Each record is to be printed again precisely as it reads.

◆ ◆ ◆ ◆ ◆ ◆ ◆

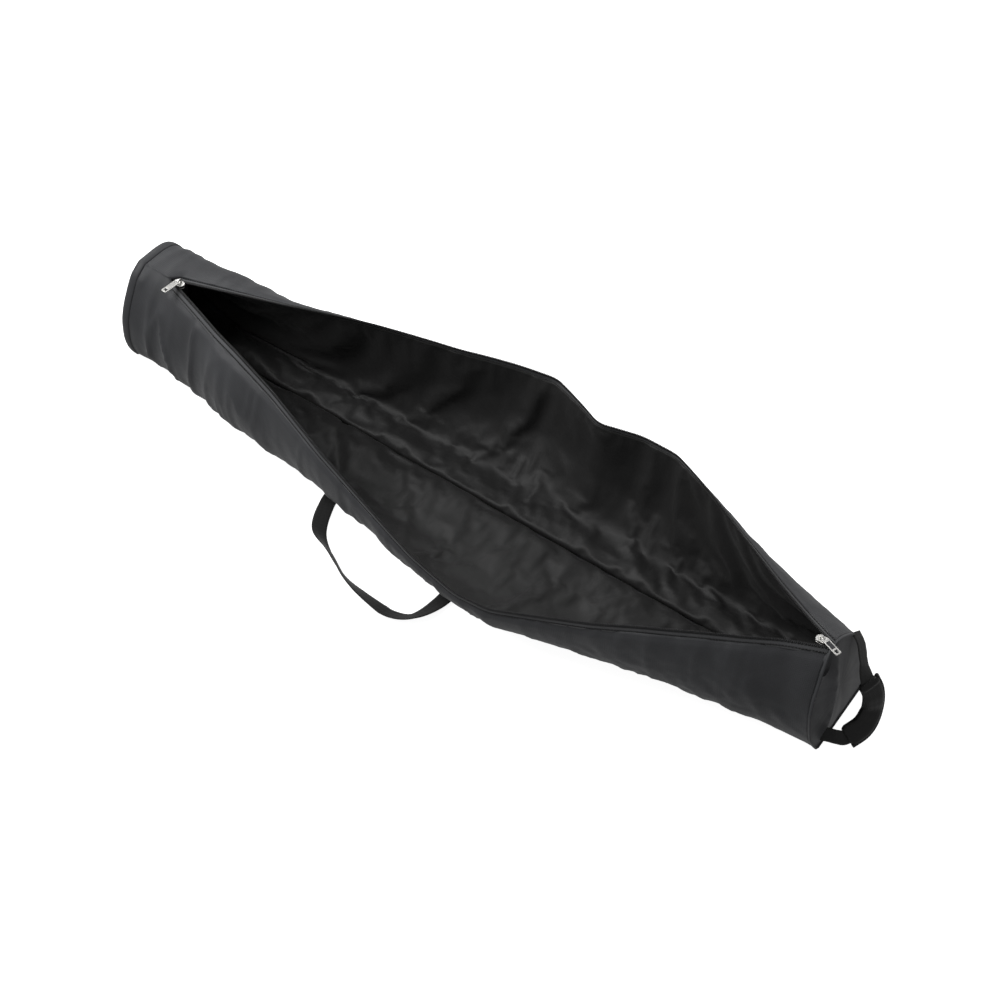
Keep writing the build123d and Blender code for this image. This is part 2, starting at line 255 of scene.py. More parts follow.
def slab(name, top, bottom, material):
    """A closed sheet with thickness, between two grids of points of the same shape."""
    rows, columns = top.shape[:2]
    vertices = np.concatenate([top.reshape(-1, 3), bottom.reshape(-1, 3)])
    steps_u = np.linalg.norm(np.diff(top, axis=0), axis=-1).mean(axis=1)
    steps_v = np.linalg.norm(np.diff(top, axis=1), axis=-1).mean(axis=0)
    u = np.concatenate([[0], np.cumsum(steps_u)])
    v = np.concatenate([[0], np.cumsum(steps_v)])
    uvs = [(a, b) for a in u for b in v] * 2
    under = rows * columns

    def at(i, j):
        return i * columns + j

    faces = []
    for i in range(rows - 1):
        for j in range(columns - 1):
            quad = [at(i, j), at(i + 1, j), at(i + 1, j + 1), at(i, j + 1)]
            faces.append(quad)
            faces.append([under + k for k in reversed(quad)])
    border = [at(i, 0) for i in range(rows)]
    border += [at(rows - 1, j) for j in range(1, columns)]
    border += [at(i, columns - 1) for i in range(rows - 2, -1, -1)]
    border += [at(0, j) for j in range(columns - 2, 0, -1)]
    for a, b in zip(border, border[1:] + border[:1]):
        faces.append([b, a, under + a, under + b])
    return outward(new_piece(name, vertices, faces, uvs, material))


def tube_through(name, centres, sections, material, closed_ends=True):
    """A skin through section loops, one at each centre."""
    loops = np.array(sections) + np.array(centres)[:, None, :]
    rows, around = loops.shape[:2]
    lengths = np.concatenate([[0], np.cumsum(np.linalg.norm(np.diff(centres, axis=0), axis=1))])
    girth = np.linalg.norm(np.diff(loops[0], axis=0), axis=1).sum()
    uvs = [(a, girth * j / around) for a in lengths for j in range(around)]
    faces = []
    for i in range(rows - 1):
        for j in range(around):
            k = (j + 1) % around
            faces.append([i * around + j, (i + 1) * around + j, (i + 1) * around + k, i * around + k])
    if closed_ends:
        faces.append(list(range(around)))
        faces.append([(rows - 1) * around + j for j in reversed(range(around))])
    return outward(new_piece(name, loops.reshape(-1, 3), faces, uvs, material))


def follow_wall(piece, wall, fade=None):
    """Bakes the piece's placing into its mesh and works out the share of its wall's turn at each point:
    by x along the bag, and fading to nothing round the corner.

    The share differs all along the bag. It is worked out here but not written to the piece."""
    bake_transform(piece)
    co = np.array([v.co for v in piece.data.vertices])
    share = wall.weight(co[:, 0])
    if fade is not None:
        share = share * fade
    return piece


# ---------------------------------------------------------------- materials
def material(name, colour, roughness, sheen=0.0, metallic=0.0):
    made = bpy.data.materials.new(name)
    made.use_nodes = True
    shader = made.node_tree.nodes["Principled BSDF"]
    shader.inputs["Base Color"].default_value = (*colour, 1)
    shader.inputs["Roughness"].default_value = roughness
    shader.inputs["Metallic"].default_value = metallic
    shader.inputs["Sheen Weight"].default_value = sheen
    shader.inputs["Sheen Roughness"].default_value = 0.45
    if not metallic:
        shader.inputs["Specular IOR Level"].default_value = 0.22
    return made, made.node_tree, shader


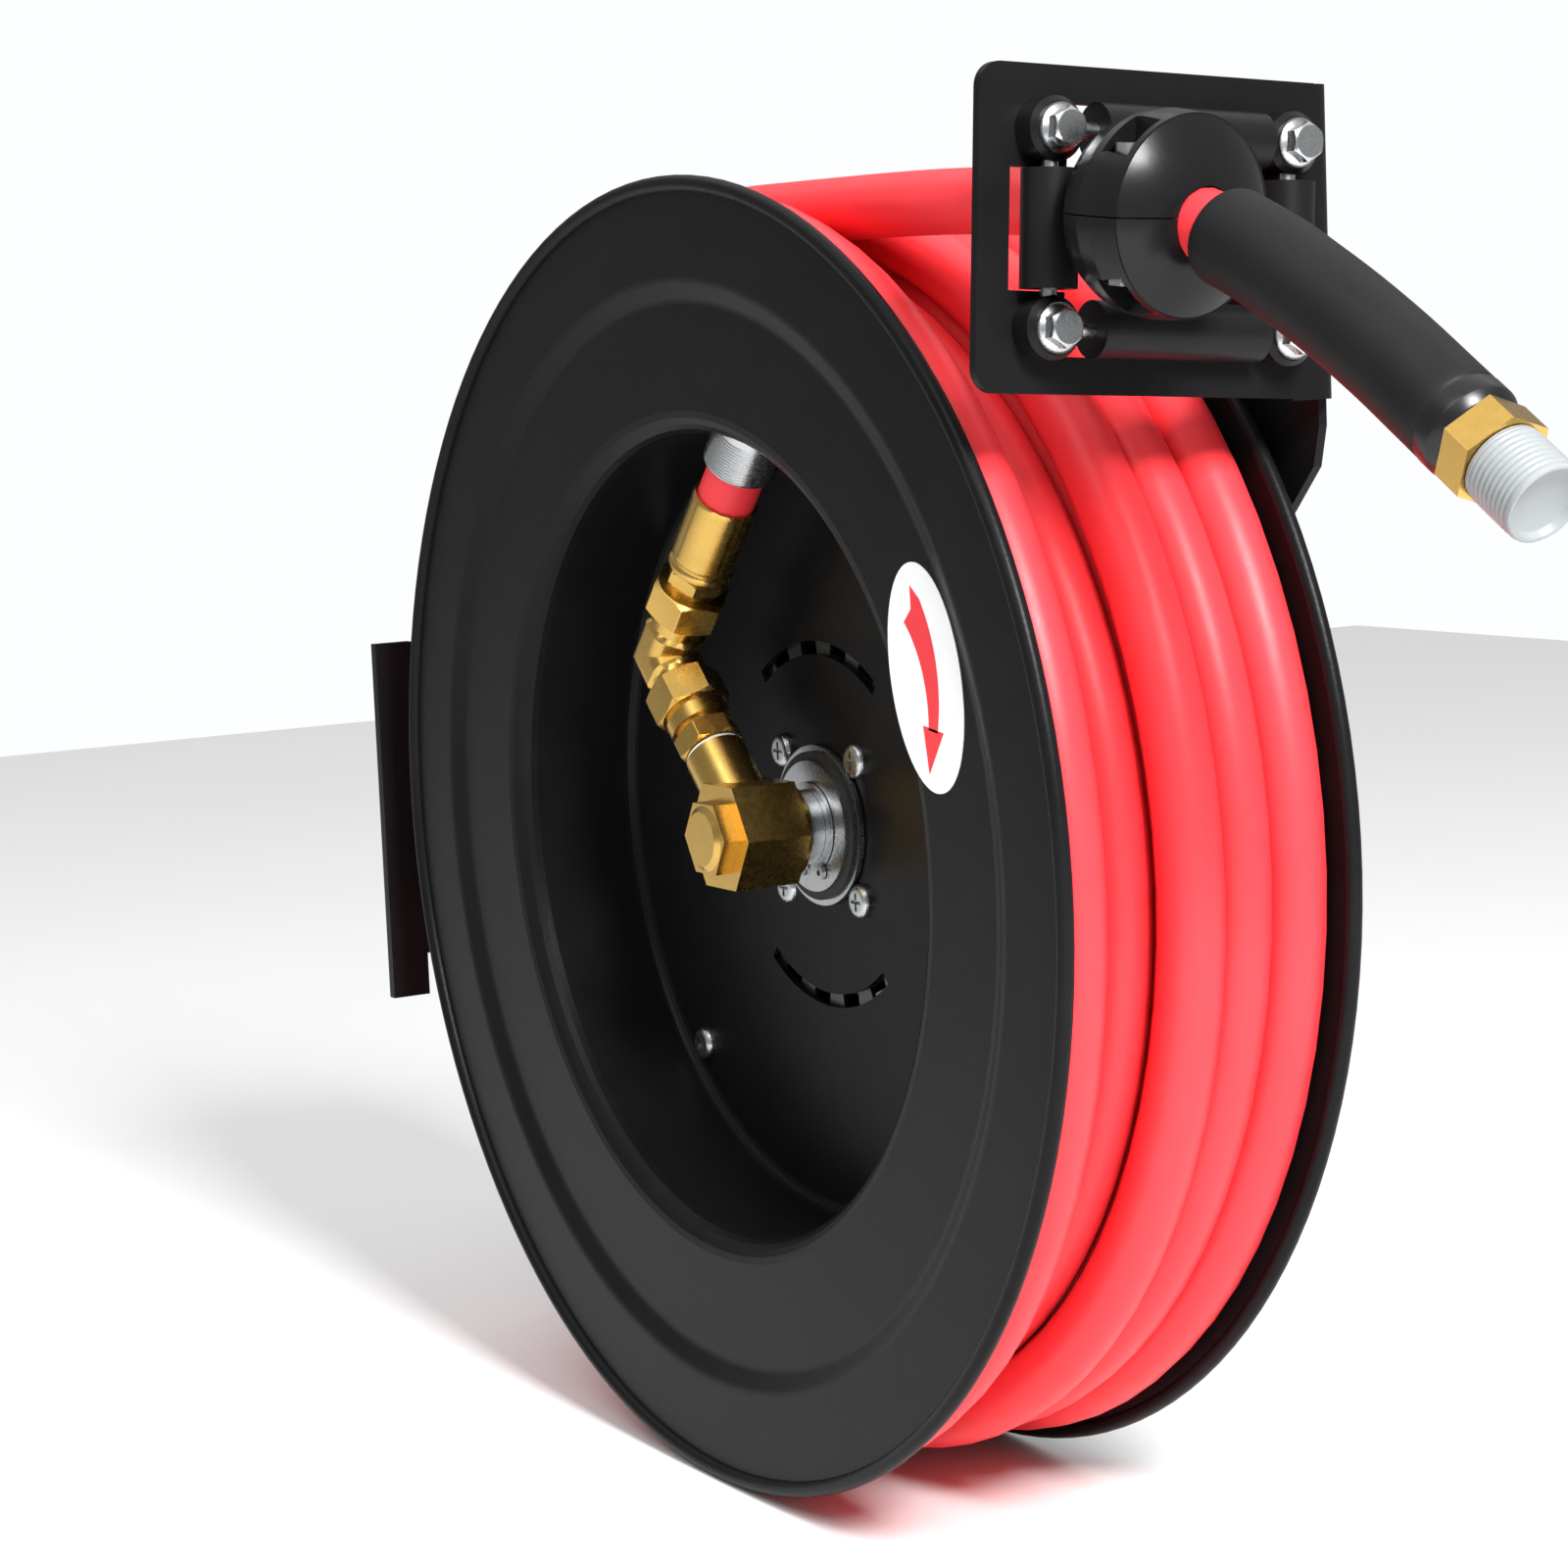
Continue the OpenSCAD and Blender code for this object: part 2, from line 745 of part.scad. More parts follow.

◆ ◆ ◆ ◆ ◆ ◆ ◆

*FINAL ANSWER:*
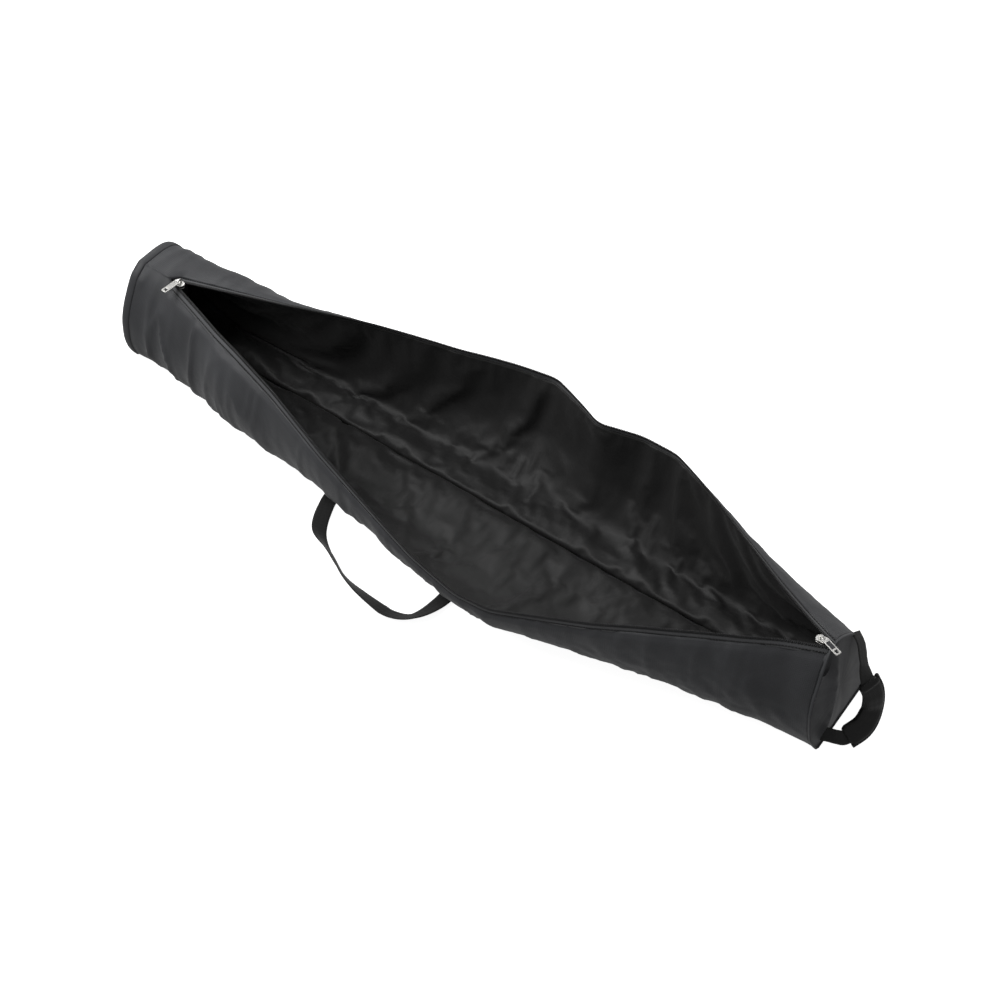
Keep writing the build123d and Blender code for this image. This is part 2, starting at line 255 of scene.py. More parts follow.
def slab(name, top, bottom, material):
    """A closed sheet with thickness, between two grids of points of the same shape."""
    rows, columns = top.shape[:2]
    vertices = np.concatenate([top.reshape(-1, 3), bottom.reshape(-1, 3)])
    steps_u = np.linalg.norm(np.diff(top, axis=0), axis=-1).mean(axis=1)
    steps_v = np.linalg.norm(np.diff(top, axis=1), axis=-1).mean(axis=0)
    u = np.concatenate([[0], np.cumsum(steps_u)])
    v = np.concatenate([[0], np.cumsum(steps_v)])
    uvs = [(a, b) for a in u for b in v] * 2
    under = rows * columns

    def at(i, j):
        return i * columns + j

    faces = []
    for i in range(rows - 1):
        for j in range(columns - 1):
            quad = [at(i, j), at(i + 1, j), at(i + 1, j + 1), at(i, j + 1)]
            faces.append(quad)
            faces.append([under + k for k in reversed(quad)])
    border = [at(i, 0) for i in range(rows)]
    border += [at(rows - 1, j) for j in range(1, columns)]
    border += [at(i, columns - 1) for i in range(rows - 2, -1, -1)]
    border += [at(0, j) for j in range(columns - 2, 0, -1)]
    for a, b in zip(border, border[1:] + border[:1]):
        faces.append([b, a, under + a, under + b])
    return outward(new_piece(name, vertices, faces, uvs, material))


def tube_through(name, centres, sections, material, closed_ends=True):
    """A skin through section loops, one at each centre."""
    loops = np.array(sections) + np.array(centres)[:, None, :]
    rows, around = loops.shape[:2]
    lengths = np.concatenate([[0], np.cumsum(np.linalg.norm(np.diff(centres, axis=0), axis=1))])
    girth = np.linalg.norm(np.diff(loops[0], axis=0), axis=1).sum()
    uvs = [(a, girth * j / around) for a in lengths for j in range(around)]
    faces = []
    for i in range(rows - 1):
        for j in range(around):
            k = (j + 1) % around
            faces.append([i * around + j, (i + 1) * around + j, (i + 1) * around + k, i * around + k])
    if closed_ends:
        faces.append(list(range(around)))
        faces.append([(rows - 1) * around + j for j in reversed(range(around))])
    return outward(new_piece(name, loops.reshape(-1, 3), faces, uvs, material))


def follow_wall(piece, wall, fade=None):
    """Bakes the piece's placing into its mesh and works out the share of its wall's turn at each point:
    by x along the bag, and fading to nothing round the corner.

    The share differs all along the bag. It is worked out here but not written to the piece."""
    bake_transform(piece)
    co = np.array([v.co for v in piece.data.vertices])
    share = wall.weight(co[:, 0])
    if fade is not None:
        share = share * fade
    return piece


# ---------------------------------------------------------------- materials
def material(name, colour, roughness, sheen=0.0, metallic=0.0):
    made = bpy.data.materials.new(name)
    made.use_nodes = True
    shader = made.node_tree.nodes["Principled BSDF"]
    shader.inputs["Base Color"].default_value = (*colour, 1)
    shader.inputs["Roughness"].default_value = roughness
    shader.inputs["Metallic"].default_value = metallic
    shader.inputs["Sheen Weight"].default_value = sheen
    shader.inputs["Sheen Roughness"].default_value = 0.45
    if not metallic:
        shader.inputs["Specular IOR Level"].default_value = 0.22
    return made, made.node_tree, shader


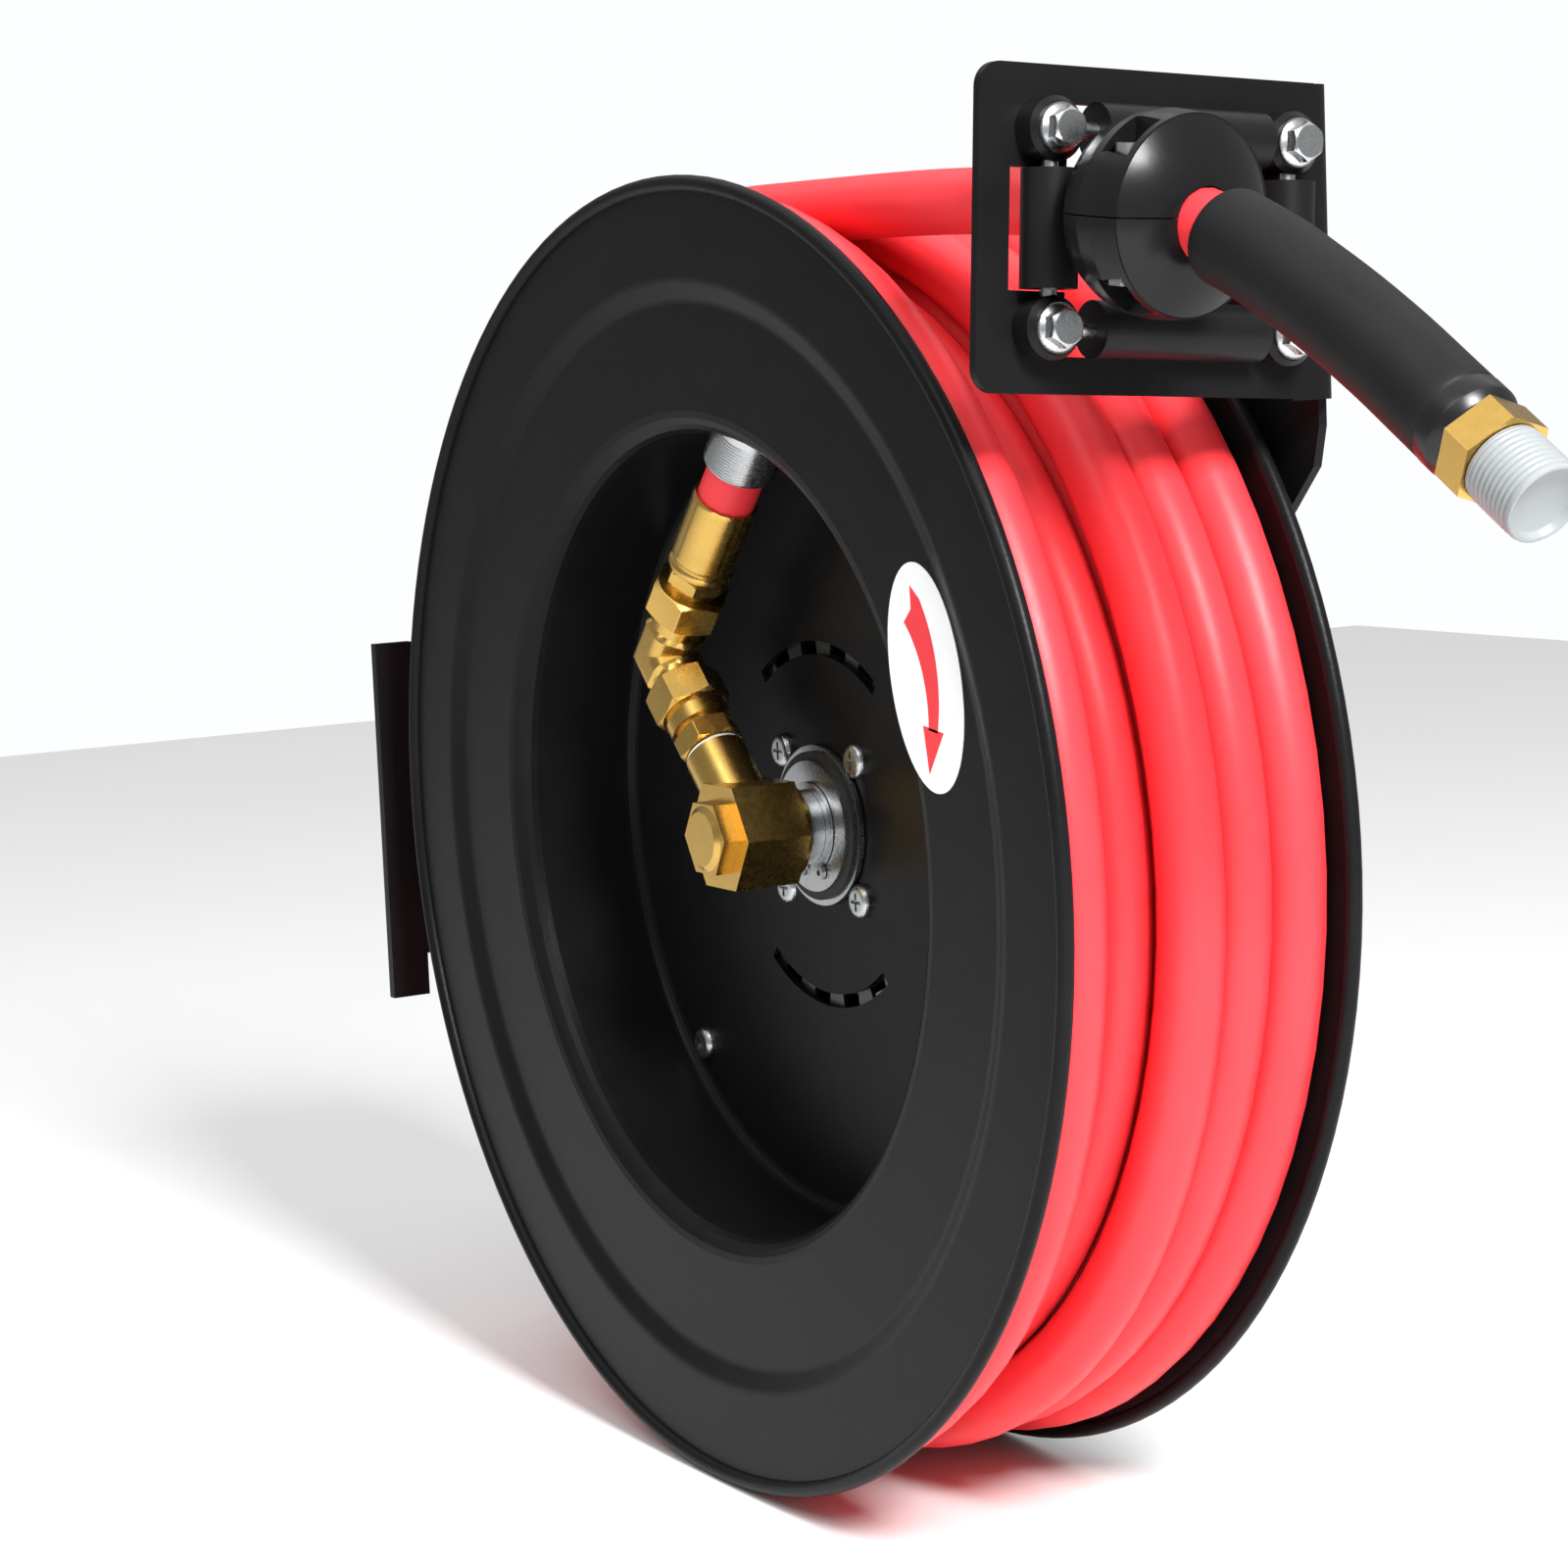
Continue the OpenSCAD and Blender code for this object: part 2, from line 745 of part.scad. More parts follow.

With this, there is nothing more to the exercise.